Andy Davies: As another RUM provider, having more data to eliminate or identify data on the extreme edge. Really useful. To Dan's point, I don't particularly want battery level or cpu-hot, I just want to know if device is in low power mode or not
Sean: I think my question is similar to Hao, if this is something that is not going to be clearly defined in the spec, browsers should be able to clearly know if they should return high or normal.
... Concerns this is a new fingerprinting factor. Users with "high" entropy have lower-spec power or computing.
Mike: Definitely a concern. Initially we're targeting startup as the primary case we're chasing. In our analysis of that, what we're asserting is it's useful to tell website that this is someone's homepage or something, but it would be difficult to tell that too much apart from Restore All Tabs.

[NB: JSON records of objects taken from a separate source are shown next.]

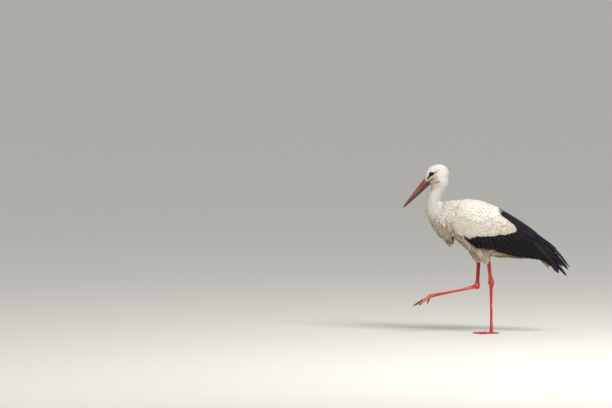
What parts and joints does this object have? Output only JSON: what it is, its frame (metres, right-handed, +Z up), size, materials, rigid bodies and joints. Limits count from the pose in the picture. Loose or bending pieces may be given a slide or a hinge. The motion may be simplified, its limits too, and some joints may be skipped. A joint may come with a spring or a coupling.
{
  "type": "white stork model",
  "caption": "Life-size still model of a standing white stork in a slow step, neck drawn back, bill lowered, one foot flat and the other lifted forward.",
  "frame": {"origin": "centre of the pad under the standing (left) foot, on the floor", "axes": "+Z up, the bird faces -X, its left side is -Y"},
  "size_m": [0.7476, 0.2042, 0.7653],
  "materials": {
    "plumage_white": "soft matte plumage, cream white, soiled buff on the breast and belly",
    "flight_feathers_black": "satin black horny flight feathers with a faint slate and purple sheen",
    "leg_skin": "scaly red skin, paler and pinker on the feet",
    "bill_horn": "dull brown-red horn with fine ridges and a dark cutting edge",
    "claw_horn": "dark brown horn",
    "eye": "wet, glossy dark brown"
  },
  "bodies": {
    "root": {"eye_left": "eye", "eye_right": "eye", "head": "plumage_white", "neck_upper": "plumage_white", "neck_lower": "plumage_white", "trunk": "plumage_white", "tail": "plumage_white", "bill_upper": "bill_horn", "bill_lower": "bill_horn", "wing_left_scapulars": "plumage_white", "wing_left_coverts": "plumage_white", "wing_left_tertials": "flight_feathers_black", "wing_left_secondaries": "flight_feathers_black", "wing_left_primaries": "flight_feathers_black", "wing_right_scapulars": "plumage_white", "wing_right_coverts": "plumage_white", "wing_right_tertials": "flight_feathers_black", "wing_right_secondaries": "flight_feathers_black", "wing_right_primaries": "flight_feathers_black", "thigh_left": "plumage_white", "shin_left": "leg_skin", "shank_left": "leg_skin", "toe_left_1": "leg_skin", "toe_left_2": "leg_skin", "toe_left_3": "leg_skin", "toe_left_4": "leg_skin", "claw_left_1": "claw_horn", "claw_left_2": "claw_horn", "claw_left_3": "claw_horn", "claw_left_4": "claw_horn", "thigh_right": "plumage_white", "shin_right": "leg_skin", "shank_right": "leg_skin", "toe_right_1": "leg_skin", "toe_right_2": "leg_skin", "toe_right_3": "leg_skin", "toe_right_4": "leg_skin", "claw_right_1": "claw_horn", "claw_right_2": "claw_horn", "claw_right_3": "claw_horn", "claw_right_4": "claw_horn"}
  },
  "joints": []
}
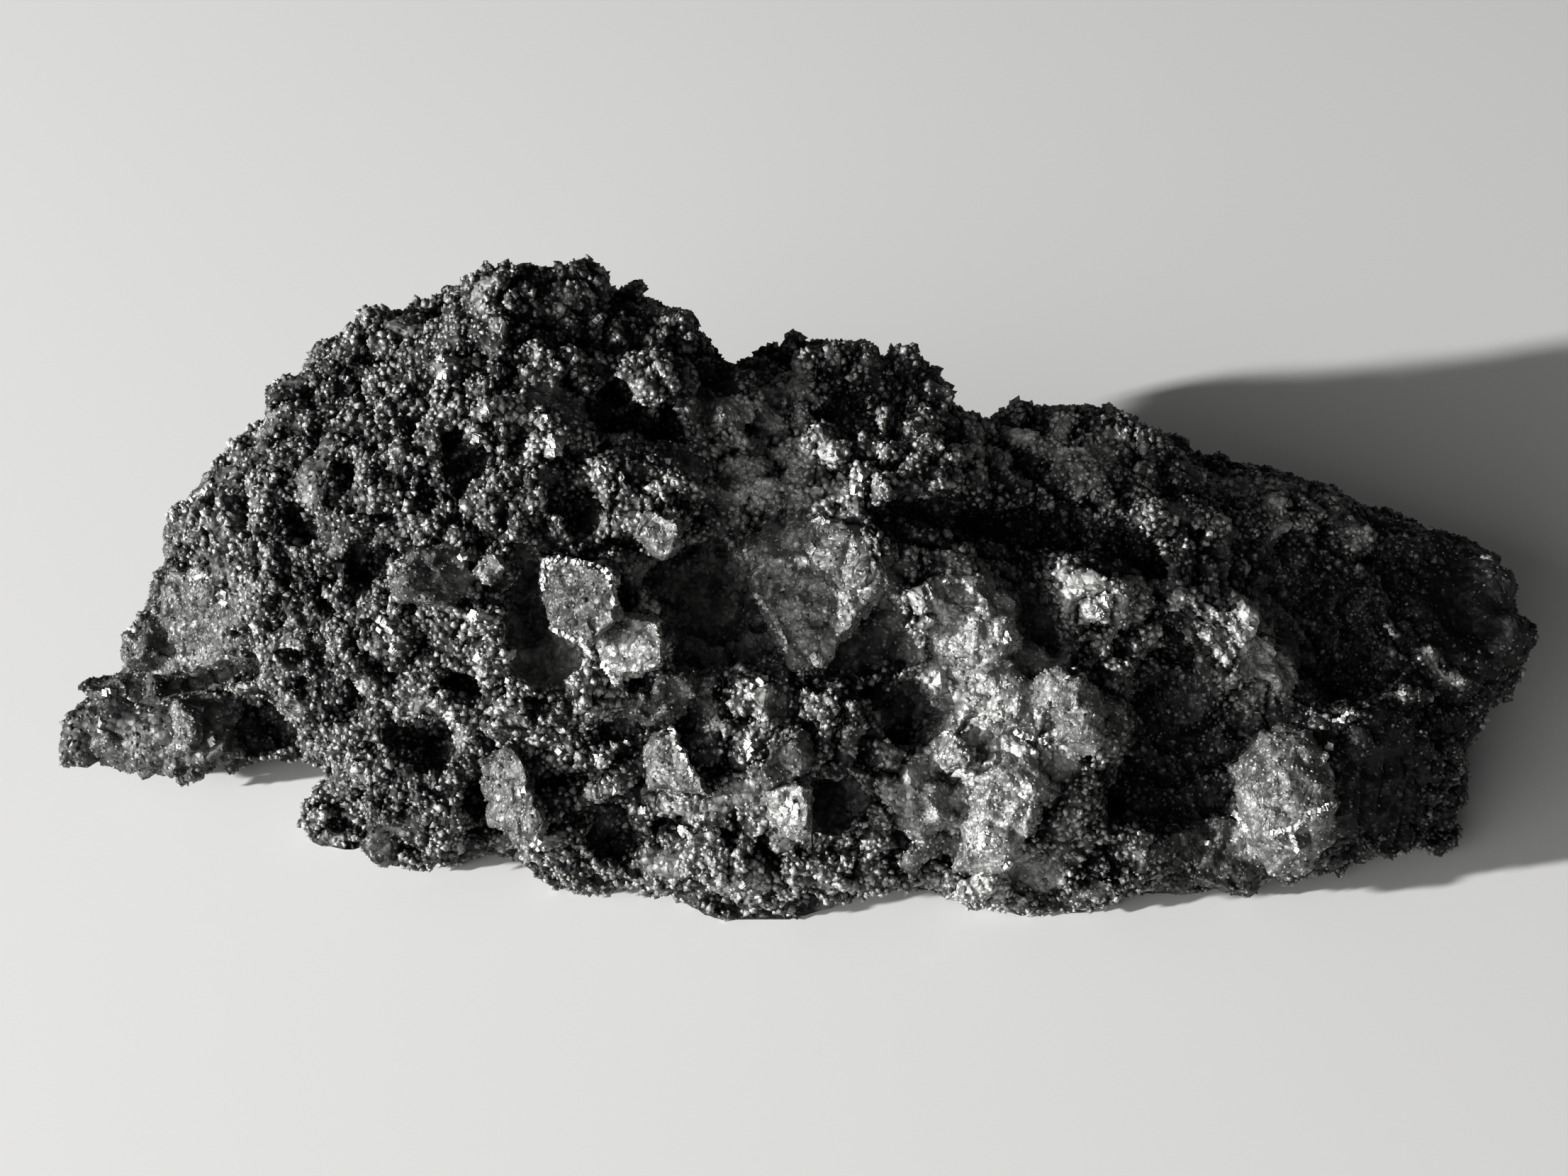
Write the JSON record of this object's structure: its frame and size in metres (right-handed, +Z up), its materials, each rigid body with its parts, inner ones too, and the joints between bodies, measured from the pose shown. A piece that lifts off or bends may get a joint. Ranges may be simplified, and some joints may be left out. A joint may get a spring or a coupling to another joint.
{
  "type": "native silver specimen",
  "caption": "Rough lump of dark, tarnished native silver: a granular mass with flat-faced crystals, straight-edged hollows and a flattened tongue at one end, lying on its flat underside.",
  "frame": {"origin": "on the resting plane, under the middle of the specimen's box", "axes": "+X along the specimen, from its tongue to its low end; +Z up; -Y towards its front"},
  "size_m": [0.075, 0.0332, 0.0266],
  "materials": {
    "tarnished_silver": "black to dark grey tarnish on silver, granular, with bright crystal faces"
  },
  "bodies": {
    "root": {"silver_mass": "tarnished_silver"}
  },
  "joints": []
}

... That setting as well becomes harder to assert this is someone's home page.
Sean: I still have a concern
Michal: Pointed out gaps with ComputePressure API. Would it suffice to just close those gaps, in particular if you had initial estimated compute pressure?
... Providing it for default performance entries earlier on? Or not enough?
Mike: I don't think ComputePressure is enough by itself, but it could be a factor we'd consider. e.g. other things like loading binaries off disk can cause slowdowns.
... One aspect, but not sufficient.
… Further feedback on the doc, please!